[CAD and scene scripts]
◇ ◇ ◇ ◇

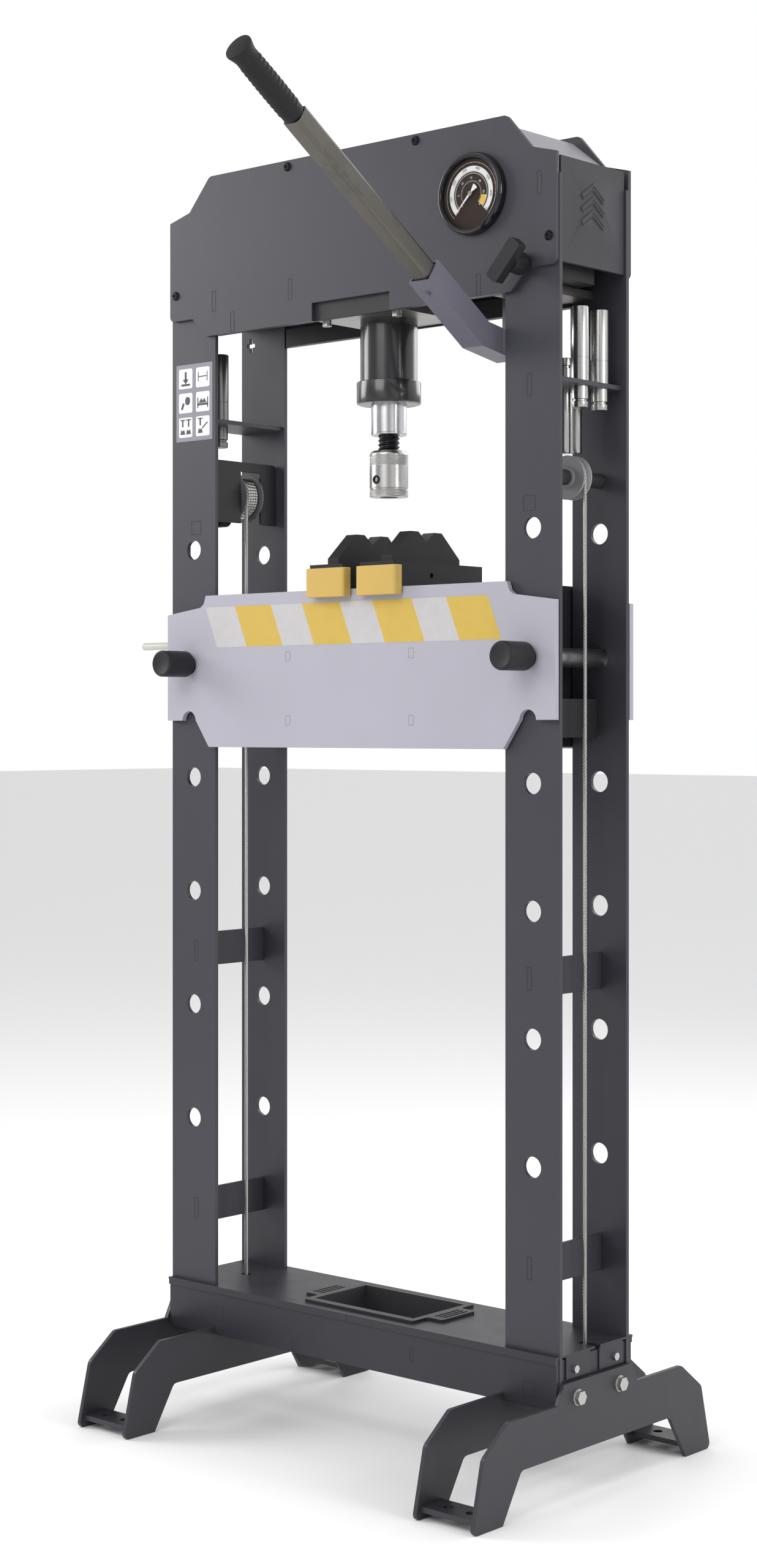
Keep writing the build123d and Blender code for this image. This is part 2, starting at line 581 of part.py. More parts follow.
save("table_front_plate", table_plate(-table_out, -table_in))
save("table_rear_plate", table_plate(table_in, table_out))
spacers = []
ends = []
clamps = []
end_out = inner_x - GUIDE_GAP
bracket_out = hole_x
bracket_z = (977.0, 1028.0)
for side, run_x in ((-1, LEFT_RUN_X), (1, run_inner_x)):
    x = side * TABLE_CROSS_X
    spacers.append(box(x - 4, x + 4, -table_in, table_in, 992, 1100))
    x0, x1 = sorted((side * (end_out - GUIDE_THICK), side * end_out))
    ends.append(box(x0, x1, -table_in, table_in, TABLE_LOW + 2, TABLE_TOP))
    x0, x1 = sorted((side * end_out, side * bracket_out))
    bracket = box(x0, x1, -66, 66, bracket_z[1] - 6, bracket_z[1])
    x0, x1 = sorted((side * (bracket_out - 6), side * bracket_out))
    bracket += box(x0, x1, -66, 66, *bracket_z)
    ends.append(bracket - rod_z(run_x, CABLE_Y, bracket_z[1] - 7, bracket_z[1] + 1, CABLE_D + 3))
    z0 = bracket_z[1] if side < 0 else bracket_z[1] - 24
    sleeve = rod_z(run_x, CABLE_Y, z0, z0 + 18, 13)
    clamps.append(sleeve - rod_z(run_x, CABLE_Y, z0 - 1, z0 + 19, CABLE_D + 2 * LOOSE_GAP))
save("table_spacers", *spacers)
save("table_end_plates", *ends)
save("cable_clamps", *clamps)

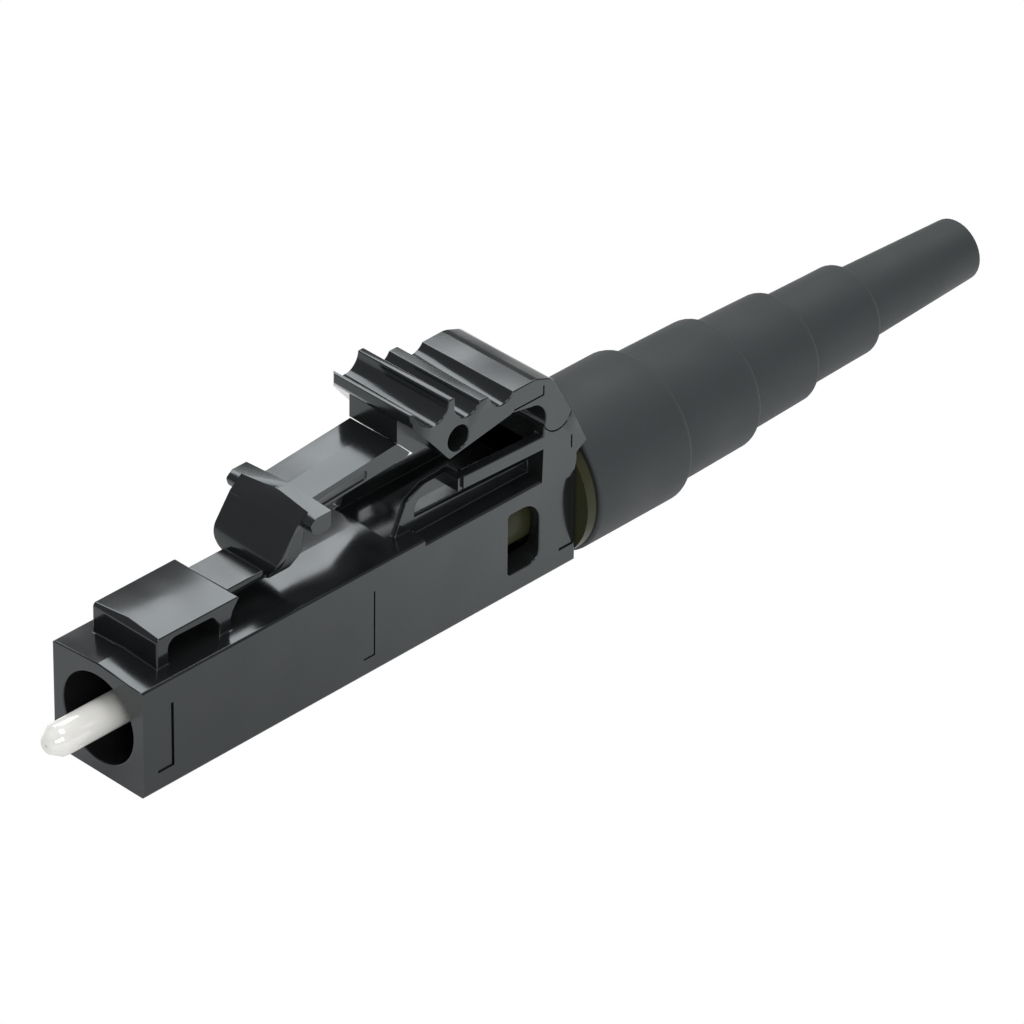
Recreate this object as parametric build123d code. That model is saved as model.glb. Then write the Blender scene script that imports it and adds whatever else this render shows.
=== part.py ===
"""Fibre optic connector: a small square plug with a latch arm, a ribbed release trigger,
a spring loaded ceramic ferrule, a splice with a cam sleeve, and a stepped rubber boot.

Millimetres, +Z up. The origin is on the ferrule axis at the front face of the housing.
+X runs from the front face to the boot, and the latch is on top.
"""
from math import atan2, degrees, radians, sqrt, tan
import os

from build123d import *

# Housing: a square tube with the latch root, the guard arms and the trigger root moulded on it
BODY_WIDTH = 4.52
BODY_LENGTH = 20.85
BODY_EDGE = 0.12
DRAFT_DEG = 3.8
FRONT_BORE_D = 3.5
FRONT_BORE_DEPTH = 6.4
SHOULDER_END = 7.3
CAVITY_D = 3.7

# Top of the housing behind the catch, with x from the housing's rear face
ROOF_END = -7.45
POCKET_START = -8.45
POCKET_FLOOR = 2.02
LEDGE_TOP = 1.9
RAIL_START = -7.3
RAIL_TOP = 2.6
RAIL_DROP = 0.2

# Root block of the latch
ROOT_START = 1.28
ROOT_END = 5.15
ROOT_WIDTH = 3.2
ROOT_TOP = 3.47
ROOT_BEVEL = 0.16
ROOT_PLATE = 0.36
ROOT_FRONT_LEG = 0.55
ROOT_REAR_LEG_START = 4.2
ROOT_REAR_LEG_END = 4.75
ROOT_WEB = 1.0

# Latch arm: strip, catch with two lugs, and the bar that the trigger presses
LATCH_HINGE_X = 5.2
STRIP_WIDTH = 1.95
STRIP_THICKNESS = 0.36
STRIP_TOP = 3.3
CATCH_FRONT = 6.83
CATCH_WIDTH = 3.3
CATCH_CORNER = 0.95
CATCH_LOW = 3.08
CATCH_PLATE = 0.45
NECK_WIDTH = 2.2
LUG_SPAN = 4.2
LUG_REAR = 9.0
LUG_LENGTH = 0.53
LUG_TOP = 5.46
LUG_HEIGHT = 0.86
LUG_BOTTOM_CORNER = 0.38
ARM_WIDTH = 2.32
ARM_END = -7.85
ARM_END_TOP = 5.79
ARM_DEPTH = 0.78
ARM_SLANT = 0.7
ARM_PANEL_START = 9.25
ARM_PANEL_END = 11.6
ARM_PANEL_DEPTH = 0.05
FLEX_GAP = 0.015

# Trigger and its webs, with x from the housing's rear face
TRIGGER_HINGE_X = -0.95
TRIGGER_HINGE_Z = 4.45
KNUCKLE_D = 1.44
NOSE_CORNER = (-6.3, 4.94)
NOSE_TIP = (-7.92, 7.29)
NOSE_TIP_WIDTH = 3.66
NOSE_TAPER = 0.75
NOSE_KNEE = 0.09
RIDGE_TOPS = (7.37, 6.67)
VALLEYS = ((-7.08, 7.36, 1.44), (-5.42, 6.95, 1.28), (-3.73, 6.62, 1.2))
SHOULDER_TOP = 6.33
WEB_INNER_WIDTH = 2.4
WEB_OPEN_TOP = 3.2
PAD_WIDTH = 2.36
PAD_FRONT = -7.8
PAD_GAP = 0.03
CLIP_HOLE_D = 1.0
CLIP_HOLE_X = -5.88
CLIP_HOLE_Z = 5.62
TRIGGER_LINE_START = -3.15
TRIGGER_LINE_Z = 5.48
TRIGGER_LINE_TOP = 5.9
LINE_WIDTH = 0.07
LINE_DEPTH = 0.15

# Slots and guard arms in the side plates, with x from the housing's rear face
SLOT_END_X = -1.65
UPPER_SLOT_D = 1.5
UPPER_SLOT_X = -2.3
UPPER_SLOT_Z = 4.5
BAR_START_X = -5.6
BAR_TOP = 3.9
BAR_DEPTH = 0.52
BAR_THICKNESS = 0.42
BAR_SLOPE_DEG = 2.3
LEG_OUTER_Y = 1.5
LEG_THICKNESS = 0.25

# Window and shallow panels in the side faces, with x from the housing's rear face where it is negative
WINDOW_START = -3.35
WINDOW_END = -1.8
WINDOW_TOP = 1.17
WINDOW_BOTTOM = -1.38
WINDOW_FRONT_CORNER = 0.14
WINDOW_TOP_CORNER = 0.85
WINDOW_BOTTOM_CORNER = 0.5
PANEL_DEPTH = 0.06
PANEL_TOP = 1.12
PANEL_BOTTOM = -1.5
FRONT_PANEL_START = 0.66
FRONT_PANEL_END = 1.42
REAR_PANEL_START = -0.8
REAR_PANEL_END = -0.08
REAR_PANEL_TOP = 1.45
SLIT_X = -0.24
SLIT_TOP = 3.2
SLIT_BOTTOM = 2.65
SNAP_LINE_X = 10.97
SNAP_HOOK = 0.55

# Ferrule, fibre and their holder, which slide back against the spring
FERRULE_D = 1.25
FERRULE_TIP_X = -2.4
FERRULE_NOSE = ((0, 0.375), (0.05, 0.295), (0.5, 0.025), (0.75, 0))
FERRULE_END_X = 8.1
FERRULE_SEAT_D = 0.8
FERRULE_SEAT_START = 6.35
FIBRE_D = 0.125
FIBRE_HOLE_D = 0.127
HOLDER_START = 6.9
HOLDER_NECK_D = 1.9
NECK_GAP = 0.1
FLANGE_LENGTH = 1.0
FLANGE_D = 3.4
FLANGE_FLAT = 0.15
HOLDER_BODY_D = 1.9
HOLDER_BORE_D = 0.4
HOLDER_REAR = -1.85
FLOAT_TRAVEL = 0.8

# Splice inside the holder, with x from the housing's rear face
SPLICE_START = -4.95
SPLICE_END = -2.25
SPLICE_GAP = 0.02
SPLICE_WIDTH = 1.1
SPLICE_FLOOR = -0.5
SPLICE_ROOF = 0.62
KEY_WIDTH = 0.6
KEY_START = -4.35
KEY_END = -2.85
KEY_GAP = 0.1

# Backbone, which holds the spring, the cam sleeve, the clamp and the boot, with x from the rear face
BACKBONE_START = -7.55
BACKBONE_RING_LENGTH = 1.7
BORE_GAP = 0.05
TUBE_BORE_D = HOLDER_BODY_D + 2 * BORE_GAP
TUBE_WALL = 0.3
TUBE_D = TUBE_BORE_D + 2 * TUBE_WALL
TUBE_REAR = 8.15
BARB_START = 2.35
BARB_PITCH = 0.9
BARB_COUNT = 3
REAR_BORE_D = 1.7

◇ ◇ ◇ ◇

## OBJECTIVE
Take the lines from the start of the records through the line holding "CAVITY_D = 3.7", both included, and please print them exactly, with nothing else.

## SOLUTION FOR THIS EXERCISE
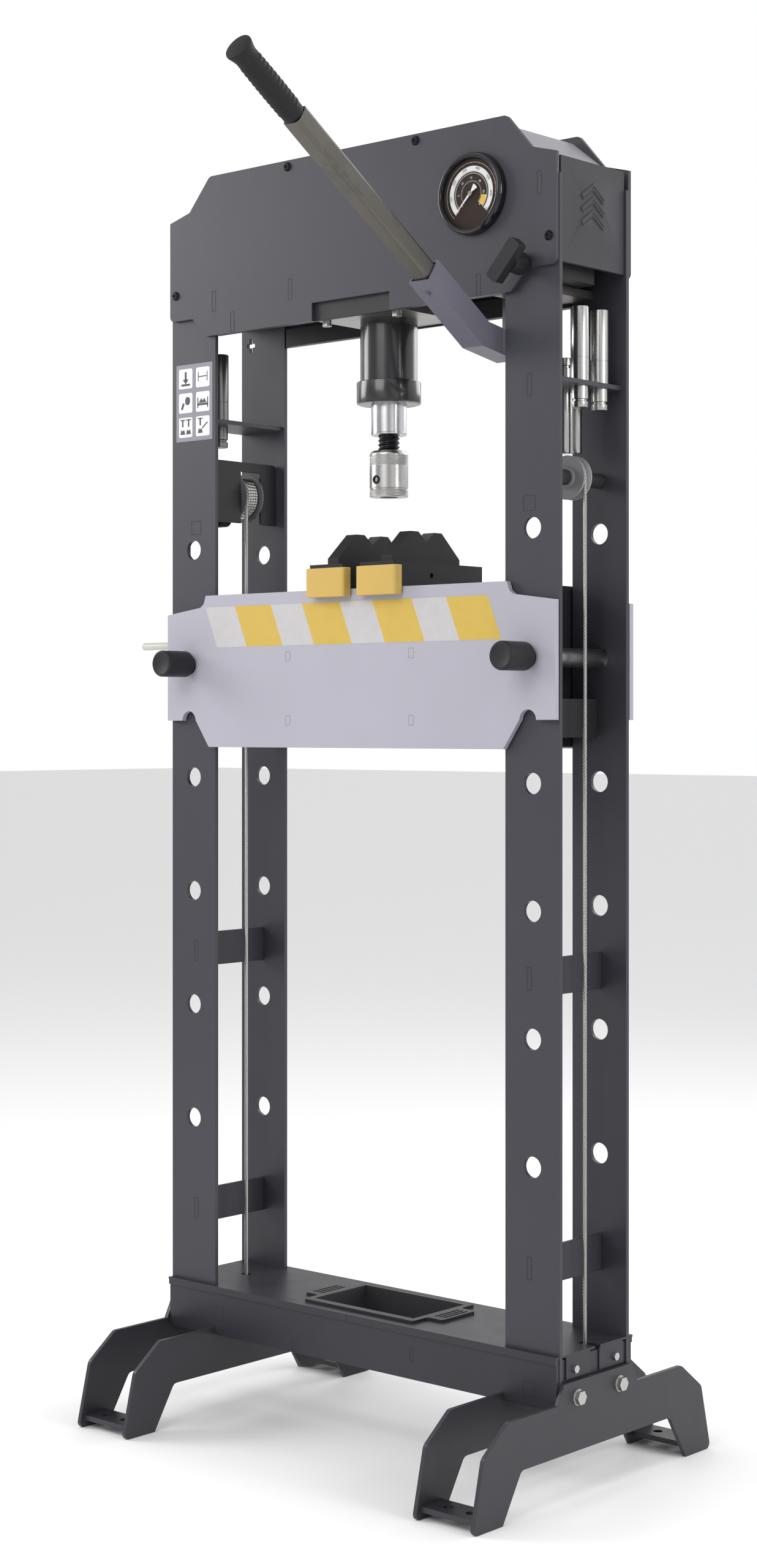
Keep writing the build123d and Blender code for this image. This is part 2, starting at line 581 of part.py. More parts follow.
save("table_front_plate", table_plate(-table_out, -table_in))
save("table_rear_plate", table_plate(table_in, table_out))
spacers = []
ends = []
clamps = []
end_out = inner_x - GUIDE_GAP
bracket_out = hole_x
bracket_z = (977.0, 1028.0)
for side, run_x in ((-1, LEFT_RUN_X), (1, run_inner_x)):
    x = side * TABLE_CROSS_X
    spacers.append(box(x - 4, x + 4, -table_in, table_in, 992, 1100))
    x0, x1 = sorted((side * (end_out - GUIDE_THICK), side * end_out))
    ends.append(box(x0, x1, -table_in, table_in, TABLE_LOW + 2, TABLE_TOP))
    x0, x1 = sorted((side * end_out, side * bracket_out))
    bracket = box(x0, x1, -66, 66, bracket_z[1] - 6, bracket_z[1])
    x0, x1 = sorted((side * (bracket_out - 6), side * bracket_out))
    bracket += box(x0, x1, -66, 66, *bracket_z)
    ends.append(bracket - rod_z(run_x, CABLE_Y, bracket_z[1] - 7, bracket_z[1] + 1, CABLE_D + 3))
    z0 = bracket_z[1] if side < 0 else bracket_z[1] - 24
    sleeve = rod_z(run_x, CABLE_Y, z0, z0 + 18, 13)
    clamps.append(sleeve - rod_z(run_x, CABLE_Y, z0 - 1, z0 + 19, CABLE_D + 2 * LOOSE_GAP))
save("table_spacers", *spacers)
save("table_end_plates", *ends)
save("cable_clamps", *clamps)

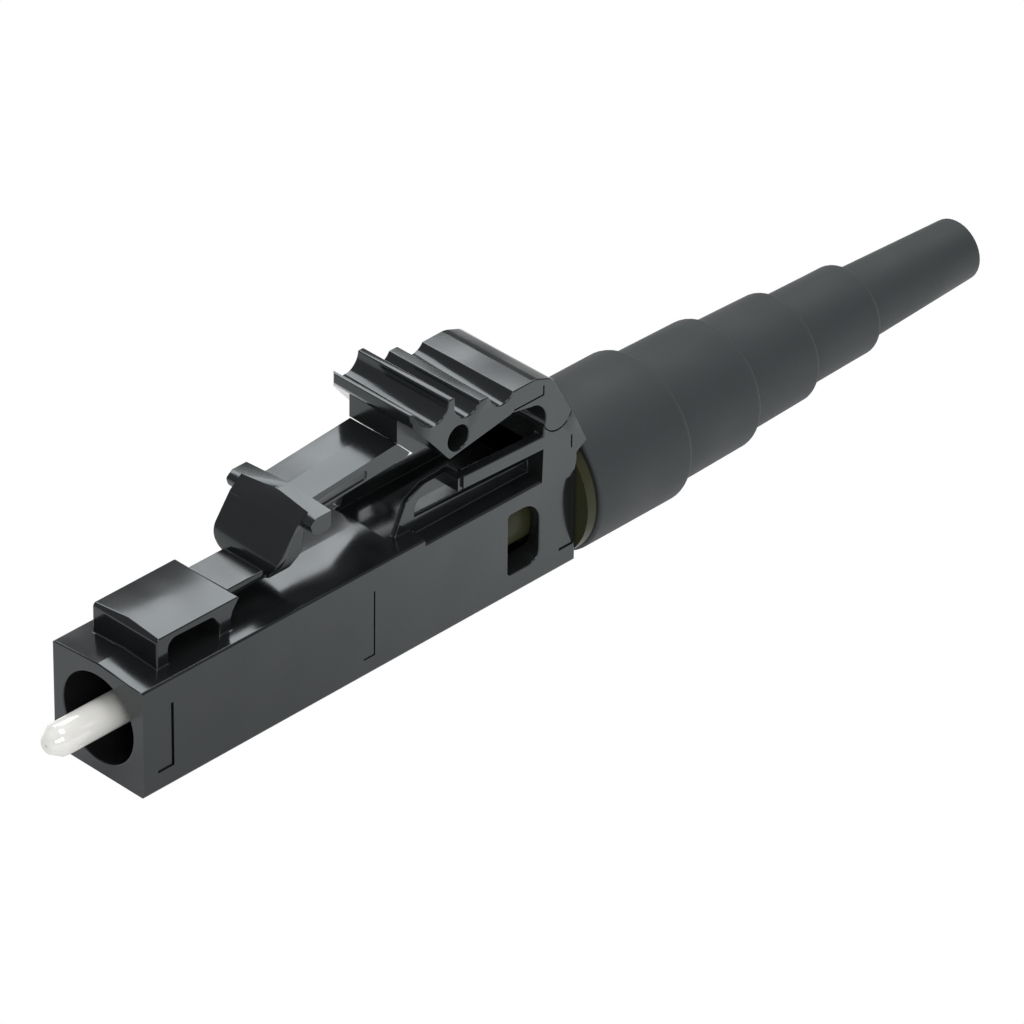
Recreate this object as parametric build123d code. That model is saved as model.glb. Then write the Blender scene script that imports it and adds whatever else this render shows.
=== part.py ===
"""Fibre optic connector: a small square plug with a latch arm, a ribbed release trigger,
a spring loaded ceramic ferrule, a splice with a cam sleeve, and a stepped rubber boot.

Millimetres, +Z up. The origin is on the ferrule axis at the front face of the housing.
+X runs from the front face to the boot, and the latch is on top.
"""
from math import atan2, degrees, radians, sqrt, tan
import os

from build123d import *

# Housing: a square tube with the latch root, the guard arms and the trigger root moulded on it
BODY_WIDTH = 4.52
BODY_LENGTH = 20.85
BODY_EDGE = 0.12
DRAFT_DEG = 3.8
FRONT_BORE_D = 3.5
FRONT_BORE_DEPTH = 6.4
SHOULDER_END = 7.3
CAVITY_D = 3.7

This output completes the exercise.